Hostiles is not an action movie.  There are moments of “action” (the opening Comanche raid, a later skirmish between Blocker’s group and the same bandits, and a climactic shootout) but it comes in short, brutal bursts, few and far between, and is not filmed with the intention of creating an adrenaline rush or being entertainment.  Nor does it follow conventional narrative trajectories.  The Comanches and Ben Foster’s Wills are both briefly set up as “villains”, but their subplots aren’t resolved how we might expect, and in low-key, anti-climactic fashion.  Aside from the climax, there’s no big dramatic Western-style shootout, and even that example is more nitty gritty and short and brutal than what we’d get in a more conventional film.  And while there’s a budding connection on some level between Blocker and Rosalie, Christian Bale and Rosamund Pike don’t share a sex scene or even a kiss.  The closest they come to physical intimacy is accepting each other’s comfort (in outwardly platonic fashion) while sharing a tent during a rainstorm.  This is as serious a movie with as dreary and dour a tone as one is likely to find, to an extent that will be off-putting to some viewers (in its Western setting, unglamorized brutality, sluggish deliberate pace, and bleak tone, it is a spiritual cousin to The Revenant and The Proposition).

At its core, Hostiles is a morality play about the redemptive power on one’s soul of letting go of hatred, and bridging divides.  Just as “only Nixon could go to China”, it might take men like Blocker and Yellow Hawk, both notoriously brutal warriors on opposite sides of a long-running conflict, to take the first steps toward peace.  And if they can accomplish it, what excuse does anyone else have?

Hostiles has some laudable intentions and affecting moments (mostly involving Rosamund Pike, and occasionally Wes Studi), but the lethargic pace and dreary tone keeps the characters at a distance (except perhaps Rosalie, in whom we are the most invested, largely because she’s the most outwardly emotional and accessible figure).  Supporting characters like Rory Cochrane’s tormented Metz are fuzzily-developed and thus we don’t feel as much toward them as one suspects we’re supposed to.  Just as the way some plot elements are resolved in anti-climactic fashion, the ending offers a sliver of redemption, catharsis, and hope, but those emotions it evokes aren’t as powerful as they could have been.  Hostiles runs shorter than The Revenant but feels longer (and The Revenant can be fairly accused of a sluggish pace and overlong runtime itself), and there are times when it strains the viewer’s attention.

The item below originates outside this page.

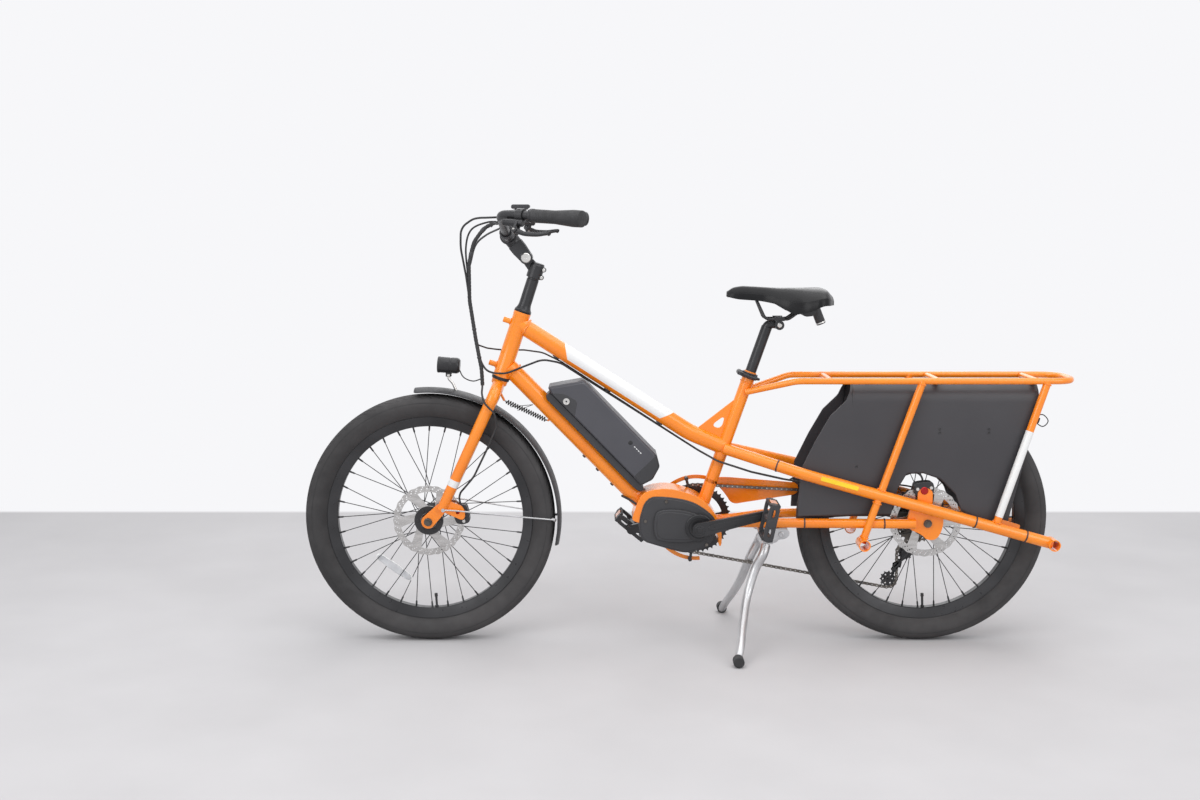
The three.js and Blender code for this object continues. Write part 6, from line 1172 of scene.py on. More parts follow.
# %% Motor
case, panel = motor_outline(MOTOR), motor_outline(MOTOR_PANEL)
motor_shapes = [plate(case, -53, 34), plate(moved_in(case, 4), -55, 36), plate(panel, -62, -50),
    plate(moved_in(panel, 7), -63.4, -60)]
for angle in (104, 262):
    mid = CRANK + 108 * heading(angle)
    near = CRANK + 60 * heading(angle)
    web_y = np.array([0, 38.4, 0])
    motor_shapes.append(rod(near + web_y, mid + web_y, 3.6, 16))
    motor_shapes.append(rod(mid + (0, 35, 0), mid + (0, 55.2, 0), 5, 24))
piece("motor_shell", motor_shapes, "black_plastic", "frame", "motor_unit", bevel=3.2)
disc_profile = [(13, -62), (24, -62), (27, -63), (33, -63), (34.4, -64.4), (34.4, -66.4), (33, -67.4),
    (26, -67.4), (25, -66.4), (13, -66.4), (13, -62)]
piece("motor_side_disc", [lathe(disc_profile, CRANK, sides=80)], "black_alloy", "frame")
motor_bolts = []
for x, z in ((-92, 318), (62, 258), (-40, 368)):
    motor_bolts.append(lathe([(0, -56.6), (1.8, -56.6), (1.8, -57.6), (3.6, -57.6), (4, -57), (4, -52),
        (0, -52)], (x, 0, z), sides=18))
piece("motor_bolts", motor_bolts, "dark_steel", "frame")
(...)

Christian Bale’s impassive stoicism suits him as the grim, hangdog Blocker, but he has taken his underplaying to extremes, and spending the entire movie in one mode of grim-faced glumness often leaves him playing second fiddle to Rosamund Pike, who gets the movie’s most emotionally charged scenes.  If any character provokes an emotional reaction, it’s likely to be Rosalie.  In at least one scene, in which Rosalie buries her slaughtered family, Pike’s anguish is wrenching, and could put her in consideration for the next crop of Oscar nominees (she was previously nominated for a very different role in 2014’s Gone Girl).  The other most arresting presence is veteran Native American actor Wes Studi, who has few lines but imbues Yellow Hawk with a sense of gravitas and nobility.  Studi is far toned down from such roles as The Last of the Mohicans‘ Magua; in his prime Yellow Hawk was a notorious warrior, but those days are far behind him.  Rory Cochrane and Jesse Plemons (both reunited with Scott Cooper from Black Mass) round out Blocker’s group as the melancholy burn-out Sergeant Metz and the fresh-faced Lieutenant Kidder.  Smaller roles include Q’orianka Kilcher (probably best-known as Pocahontas in Terence Malick’s The New World where she co-starred with Christian Bale), Timothée Chalamet (who filmed this throwaway part before gaining more recognition by virtue of becoming an Oscar nominee for the same year’s Call Me By Your Name), and a slew of “you might know their faces even if you don’t know their names” character actors like Stephen Lang, Bill Camp, Paul Anderson, Peter Mullan, and Scott Wilson.

Hostiles has a laudable central message, but offers little conventional “entertainment”, and a glacial pace and unrelentingly dreary tone can strain viewers’ concentration.  It will find an appreciative audience in certain circles, but mainstream audiences are unlikely to find this voyage worth undertaking.